Most crossovers are trying to blend the practicality of an SUV with the running costs of a hatchback. The Juke plays a different game and has sacrificed practicality to the gods of style. The sweeping roof line looks great from the outside, but it plays havoc with rear headroom. There’s not a huge amount of rear legroom either compared to the best of the small hatch class, and the Juke’s rear doors feel constricted when it comes to ease of access. The boot is just about big enough to cope with a family’s weekly shopping, while under floor storage and rear seats that fold flat help with larger loads. For the driver, it’s a much better deal thanks to lots of adjustment in the steering and seat to attain the right driving position. All of the dash is clear to use, even if it has been styled for fashion over function, but the poor rear visibility over the driver’s shoulder and in the rear-view mirror are disappointments.

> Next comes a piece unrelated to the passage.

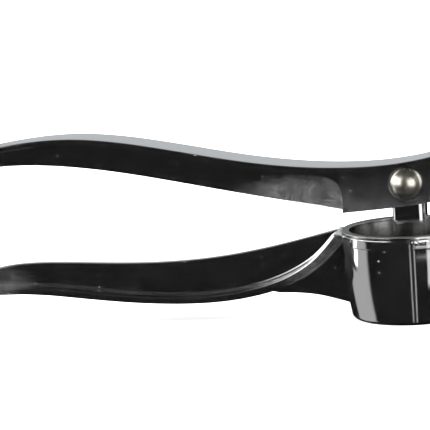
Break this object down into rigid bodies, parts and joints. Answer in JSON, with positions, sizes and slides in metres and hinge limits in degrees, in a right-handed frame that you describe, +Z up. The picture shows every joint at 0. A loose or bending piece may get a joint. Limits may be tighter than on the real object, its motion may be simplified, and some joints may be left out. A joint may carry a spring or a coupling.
{
  "type": "garlic press",
  "caption": "Hand garlic press with two T-section levers, a round cup holder with a lift-out perforated basket, and a square-stemmed plunger hung from the upper lever.",
  "frame": {"origin": "centre of the bottom of the whole object's box: the plane that the cup stands on, half way along and half way across", "axes": "+Z up along the cup's axis, +X along the handles towards the hinge, +Y across; the handles point to -X"},
  "size_m": [0.175, 0.04, 0.0564],
  "materials": {
    "chrome_casting": "bright chrome plate over a die-cast surface",
    "satin_steel": "matt stainless sheet",
    "chrome_plunger": "bright chrome plate",
    "rivet_steel": "polished warm-grey steel"
  },
  "bodies": {
    "base": {"lower_casting": "chrome_casting", "sieve_basket": "satin_steel"},
    "lever": {"upper_lever": "chrome_casting", "plunger_pin": "rivet_steel", "plunger_pin_cap": "rivet_steel", "hinge_pin": "rivet_steel", "hinge_pin_cap": "rivet_steel"},
    "plunger": {"plunger": "chrome_plunger"}
  },
  "joints": [
    {"name": "lever_hinge", "type": "hinge", "parent": "base", "child": "lever", "pos_m": [0.0811, 0, 0.0485], "axis": [0, 1, 0], "range_deg": [0, 60]},
    {"name": "plunger_swing", "type": "hinge", "parent": "lever", "child": "plunger", "pos_m": [0.0495, 0, 0.0392], "axis": [0, 1, 0], "range_deg": [-60, 0]}
  ],
  "couplings": [
    {"joint": "plunger_swing", "follows": "lever_hinge", "ratio": -1}
  ]
}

Avoid the 1.6-litre turbo petrol engine and the Juke should be easy on the wallet to own and run. Aside from the expense of buying the range-topping engine, it manages 40.9mpg as a front-wheel drive model and only 37.2mpg in four-wheel drive form with CVT gearbox. These models also offer mediocre carbon dioxide emissions of 159- and 175g/km respectively for the front- and four-wheel drive variants. The non-turbo 1.6 petrol provides 44.8mpg and 147g/km emissions, so is also unimpressive, while the diesel saves some face for the Juke with 55.4mpg and 134g/km. Residual values should remain strong for the Juke as demand is high for it as a new vehicle, while servicing and insurance costs are much the same as for any small hatch, such as a Kia Cee’d. Nissan offers its usual trio of trims in Visia, Acenta and Tekna, though not every engine is available in every trim. Every model has alloy wheels, air conditioning, electric windows and ESP, while the Acenta gains climate control, Bluetooth connection, and Nissan’s Dynamic Control System to alter the feel of the steering and accelerator for a sportier drive. The Tekna comes with leather upholstery, satellite navigation and a reversing camera, but this model is expensive.